There is still so much that I haven’t been able to tell you in this post, or show you, through the many pictures I took there. I documented this trip so well but unfortunately, the laptop with all the carefully organized files has a virus at the moment, and the pictures cannot be accessed. I rode an elephant, guys. I touched an elephant’s trunk, and you would think it’s soft but it’s actually very rough, and weird and hairy, just so you know. I bought a shark tooth necklace. I smiled at nice strangers. I went for this grand, awe inspiring show that is compared to Broadway shows and that people like Rihanna have seen. I spent hours to and from the resort in a shuttle, on which I slept instead of doing that whole looking-out-of-a-window-pretending-I’m-in-a-dramatic-movie thing that I did in Istanbul. We met a nice Australian couple.  We ate seafood on the big boat, and it was really, really good. I got my legs tanned to the perfect shade. I bought what I have dubbed the ‘adventure bag’ which currently just holds my DSLR.

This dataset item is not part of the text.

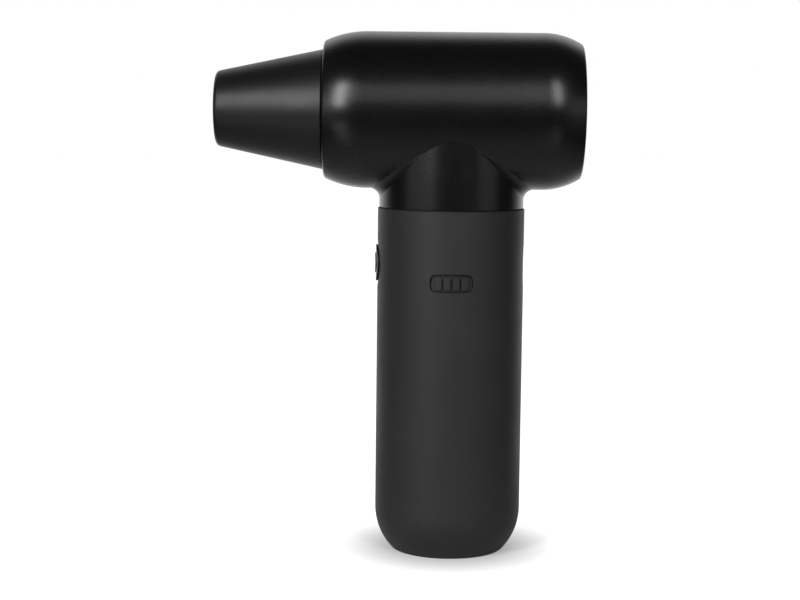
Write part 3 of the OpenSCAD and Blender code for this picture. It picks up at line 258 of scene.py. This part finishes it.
def paint_nodes(materials):
    """Gives each CAD node the material of its slot."""
    slots = {row["node"]: row["material_slot"] for row in frame["record"]["subparts"]}
    for name, node in frame["nodes"].items():
        node.data.materials.clear()
        node.data.materials.append(materials[slots[name]])


# ---------------------------------------------------------------- lamps

LAMP_CENTRE = Vector((0.0, 0.0, 0.12))   # what the lamps stand round and face

# Name, azimuth and elevation in degrees, distance, (width, height), watts.
LAMPS = (
    ("softbox_left", -34, 22, 1.2, (0.21, 0.66), 9.6),
    ("softbox_right", 23, 28, 1.2, (0.22, 0.64), 4.8),
    ("softbox_front", 0, 26, 1.3, (1.2, 0.56), 3.0),
    ("fill_left", -59, 8, 1.3, (0.8, 0.5), 1.4),
    ("fill_right", 57, 7, 1.3, (0.8, 0.5), 1.1),
    ("softbox_back", 180, 42, 1.3, (1.2, 0.5), 0.7),
)


def polar(azimuth, elevation, distance):
    """A place seen from the lamps' centre: azimuth 0 is towards the camera,
    positive to the right."""
    a, e = math.radians(azimuth), math.radians(elevation)
    return LAMP_CENTRE + distance * Vector((
        math.sin(a) * math.cos(e), -math.cos(a) * math.cos(e), math.sin(e)))


def add_area(name, place, size, power):
    """A softbox at a place, facing the lamps' centre and unseen by the camera."""
    data = bpy.data.lights.new(name, "AREA")
    data.shape = "RECTANGLE"
    data.size, data.size_y = size
    data.energy = power
    light = bpy.data.objects.new(name, data)
    light.location = place
    light.visible_camera = False
    light.rotation_euler = (LAMP_CENTRE - place).to_track_quat("-Z", "Y").to_euler()
    bpy.context.scene.collection.objects.link(light)


def add_lights():
    """Two tall softboxes, a wide dim one and two low fills in front, and one high behind."""
    for name, azimuth, elevation, distance, size, power in LAMPS:
        add_area(name, polar(azimuth, elevation, distance), size, power)


# ---------------------------------------------------------------- backdrop
# The camera sees floor and world white, but for a painted shade on the floor
# round the base. To the object the world is a bright backdrop behind it and a dim
# room in front, and the floor shows the foot of that backdrop in mirror and
# transmitted rays as a painted glow, over painted paper that darkens further out.

BACKDROP_EDGE = (0.33, 0.85)   # how far back a direction points where the
                               # backdrop begins, and where it is full
ROOM_DIM = 0.06                # light of the room, where the backdrop is 1
CEILING_EDGE = (0.3, 0.9)      # how far up a direction points where the light
                               # begins to fall, and where it is lowest
CEILING_DIM = 0.68             # share of the light that is left there

# Reaches are distances from the origin, in metres.
FLOOR_HALF = 3.0
FLOOR_DARK = (0.43, 0.43, 0.43, 1.0)
FLOOR_LIGHT = (0.47, 0.47, 0.47, 1.0)
FLOOR_GRAIN = (900.0, 2.0, 0.5)
FLOOR_ROUGH = 0.2
FLOOR_SHINE = 0.5              # specular level of the floor in mirror rays
PAINTED_SHADE_REACH = (0.012, 0.051)   # painted shade: the camera sees the floor dimmer within this
PAINTED_SHADE_LEVEL = 0.22             # strength of its emission in the middle, where the painted shade is deepest
MIRROR_REACH = (0.03, 0.3)     # in mirror rays the paper is painted darker over this
MIRROR_PAINTED_FALLOFF = (0.7, 0.05)     # its painted grey near the object, and further out
GLOW_REACH = (0.0, 0.35)       # in mirror rays the painted glow of the backdrop rises over this


def make_floor_paper():
    """Pale paper under the lamps, which glows white to the camera outside a soft shade
    round the middle, mostly painted and partly cast, and in mirror rays is painted
    light near the middle and dark further out, and glows behind as a painted
    reflection of the backdrop."""
    s = Shader("floor_paper")
    tree = s.tree
    grain = s.noise(*FLOOR_GRAIN)
    parts = s.add("ShaderNodeSeparateXYZ")
    s.join(s.place, parts.inputs["Vector"])
    length = s.add("ShaderNodeVectorMath", operation="LENGTH")
    s.join(s.place, length.inputs["Vector"])
    reach = length.outputs["Value"]
    path = s.add("ShaderNodeLightPath")
    glossy = path.outputs["Is Glossy Ray"]

    # To the lamps this is the paper's own grain. In mirror rays the grey is painted, light
    # near the middle and dark further out.
    paper = s.add("ShaderNodeMix", data_type="RGBA")
    s.join(glossy, paper.inputs["Factor"])
    s.join(s.tint(grain, FLOOR_DARK, FLOOR_LIGHT), paper.inputs["A"])
    s.join(map_range(tree, reach, MIRROR_REACH, *MIRROR_PAINTED_FALLOFF), paper.inputs["B"])
    s.join(paper.outputs["Result"], s.bsdf.inputs["Base Color"])
    s.bsdf.inputs["Roughness"].default_value = FLOOR_ROUGH
    s.join(map_range(tree, glossy, (0.0, 1.0), 0.0, FLOOR_SHINE),
           s.bsdf.inputs["Specular IOR Level"])

    # Painted shade: to the camera the floor's emission is dimmer near the middle, and the
    # real cast shadow only adds to it.
    seen_with_painted_shade = combine(tree, "MULTIPLY", path.outputs["Is Camera Ray"],
                   map_range(tree, reach, PAINTED_SHADE_REACH, PAINTED_SHADE_LEVEL, 1.0))
    mirror_ray = combine(tree, "MAXIMUM", glossy, path.outputs["Is Transmission Ray"])
    # Painted reflection: in mirror rays the floor glows behind the object, rising from
    # nothing at the middle.
    behind = combine(tree, "DIVIDE", parts.outputs["Y"], reach)
    glow = combine(tree, "MULTIPLY", map_range(tree, behind, BACKDROP_EDGE, 0.0, 1.0),
                   map_range(tree, reach, GLOW_REACH, 0.0, 1.0))
    painted_backdrop_reflection = combine(tree, "MULTIPLY", mirror_ray, glow)
    s.bsdf.inputs["Emission Color"].default_value = (1, 1, 1, 1)
    s.join(combine(tree, "ADD", seen_with_painted_shade, painted_backdrop_reflection), s.bsdf.inputs["Emission Strength"])
    return s.material


def add_floor():
    """A pale floor: white to the camera, with a soft shade round the grip's base, mostly
    painted and partly its cast shadow.
    """
    mesh = bpy.data.meshes.new("floor")
    half = FLOOR_HALF
    mesh.from_pydata([(-half, -half, 0), (half, -half, 0), (half, half, 0), (-half, half, 0)],
                     [], [(0, 1, 2, 3)])
    floor = bpy.data.objects.new("floor", mesh)
    bpy.context.scene.collection.objects.link(floor)
    mesh.materials.append(make_floor_paper())


def add_world():
    """White to the camera; for the object a white backdrop behind and a dim room in front."""
    world = bpy.data.worlds.new("studio")
    bpy.context.scene.world = world
    world.use_nodes = True
    tree = world.node_tree
    tree.nodes.clear()
    path = tree.nodes.new("ShaderNodeLightPath")
    place = tree.nodes.new("ShaderNodeTexCoord")
    parts = tree.nodes.new("ShaderNodeSeparateXYZ")
    tree.links.new(place.outputs["Generated"], parts.inputs["Vector"])
    room = combine(tree, "MULTIPLY",
                   map_range(tree, parts.outputs["Y"], BACKDROP_EDGE, ROOM_DIM, 1.0),
                   map_range(tree, parts.outputs["Z"], CEILING_EDGE, 1.0, CEILING_DIM))
    light = combine(tree, "MAXIMUM", path.outputs["Is Camera Ray"], room)
    shade = tree.nodes.new("ShaderNodeBackground")
    shade.inputs["Color"].default_value = (1, 1, 1, 1)
    tree.links.new(light, shade.inputs["Strength"])
    out = tree.nodes.new("ShaderNodeOutputWorld")
    tree.links.new(shade.outputs["Background"], out.inputs["Surface"])


# ---------------------------------------------------------------- scene

bpy.context.scene.view_settings.view_transform = "Standard"
add_camera()
paint_nodes(make_materials())
add_lights()
add_floor()
add_world()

As I was saying previously, Thailand taught me about myself. I learnt that I really, really like traveling. This is why I feel something so different inside of me whenever and wherever I go. It’s going to be like this everywhere-I’ll fall in love with a place, and it will feel like home, a part of my soul and my being. This wanderlust-it’s real. It’s not just the name of my blog anymore, it is very much a part of me, and I actually do want to quench this undeniable wanderlust, only now I know it can’t be quenched. I will always want to explore more, see more, experience more. I love nature. I want to hike up to a waterfall, see the Northern lights, explore caves and go on a safari. At the same time I’m sure the city girl side to me isn’t dead either. I know this because of my strange, intense feelings for Istanbul.

I am a born traveler, with a strange sort of love for every place I experience.